Ainsi, s’il est vrai que le volume horaire reste le même (24 heures par semaine), il est en revanche étalé différemment de façon à alléger la journée des élèves, le but étant de solliciter moins l’attention des enfants en continu. Ainsi, la journée de cours n’excédera pas cinq heures trente, la demi-journée ne dépassera pas trois heures trente, et les élèves se verront réserver du temps pour leurs activités extra-scolaires. Mais les maires voient déjà se poser un problème d’ordre économique : ce seront en effet aux municipalités de prendre en charge les nouvelles dépenses liées à cette refonte du rythme scolaire (frais de cantine ouverte un jour supplémentaire, administrateurs des activités extra-scolaires).

La possibilité pour les municipalités de repousser cette réforme à l’année prochaine pour celles qui le souhaitent a permis de faire la liste des villes qui appuyaient le gouvernement. Sans surprise, on remarque que la réforme ne semble avoir séduit uniquement (ou presque) les villes socialistes. Il est effectivement réjouissant de voir que l’école n’est plus un projet commun d’édifier ensemble la république, mais bien une question d’allégeance politique.

La mission idéaliste de l’école a incontestablement évolué avec le temps jusqu’à devenir plus pragmatique.

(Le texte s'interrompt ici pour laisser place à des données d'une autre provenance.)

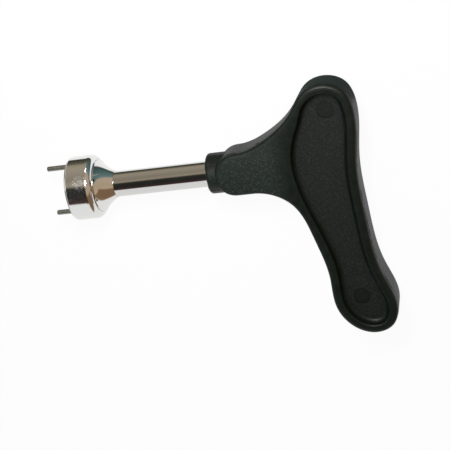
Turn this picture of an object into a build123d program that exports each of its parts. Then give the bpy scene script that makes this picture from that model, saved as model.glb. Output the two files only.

Plutôt que d’envisager les besoins de la république, les rapports sur l’éducation s’intéressent plus volontiers aux attentes des élèves, qui s’articulent autour de temps scolaire, contenu du programme et orientation. Bien sûr, l’on peut être nostalgique et regretter l’ancien temps ; pourtant, peu importe la manière dont l’école doit désormais faire adhérer ses nouvelles générations à la société française, le défi est bien d’y parvenir d’une façon ou d’une autre.